Abstract
The Malone Mountains lie within and along the northern front of the Sierra Madre orogenic belt in Trans-Pecos Texas. Folded and faulted sedimentary rocks composing the mountains and outlying hills belong to the Permian, Jurassic, and Cretaceous systems. Cenozoic basin-fill mantles older rocks in the surrounding Hueco Bolson. Since the Malone area includes the only marine Jurassic and the oldest Cretaceous rocks known in Texas, it figures critically in correlation of Mexican Mesozoic deposits with those of southern United States.
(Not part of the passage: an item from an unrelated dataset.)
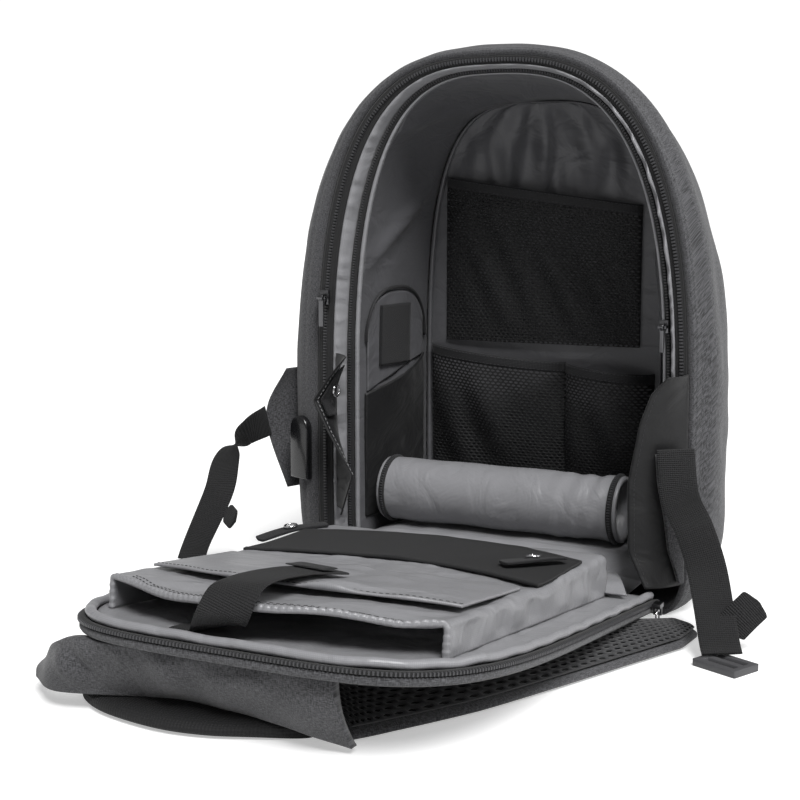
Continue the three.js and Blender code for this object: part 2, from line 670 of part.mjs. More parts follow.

Briggs formation, name given to Permian strata of the Malone area, consists of anhydrite and gypsum with interbedded limestone and intraformational breccia. The base of the Briggs is concealed; maximum exposed thickness is 630 feet. Leonard index fossils occur in the lower part; the upper 500 feet is unfossiliferous.
The Malone formation of Upper Jurassic age rests unconformably on the Briggs. It consists of sandstone, sandy shale, limestone, and conglomerate aggregating about 1000 feet maximum thickness. Two divisions are recognized; the lower contains Idoceras and other Kimmeridgian ammonites, while the upper has species of Kossmatia characteristic of the Upper Portlandian (Tithonian). With the ammonites are pelecypods (Trigonia, Ptychomya, etc.) previously thought by some to be Cretaceous.
The Torcer formation of Lower Cretaceous (Valanginian) age includes more than 400 feet of limestone, sandstone, and shale with basal conglomeratic quartzite resting on the Malone. Younger Cretaceous strata belonging to the Las Vigas (?) and Glen Rose formations form hills south of the Malone Mountains.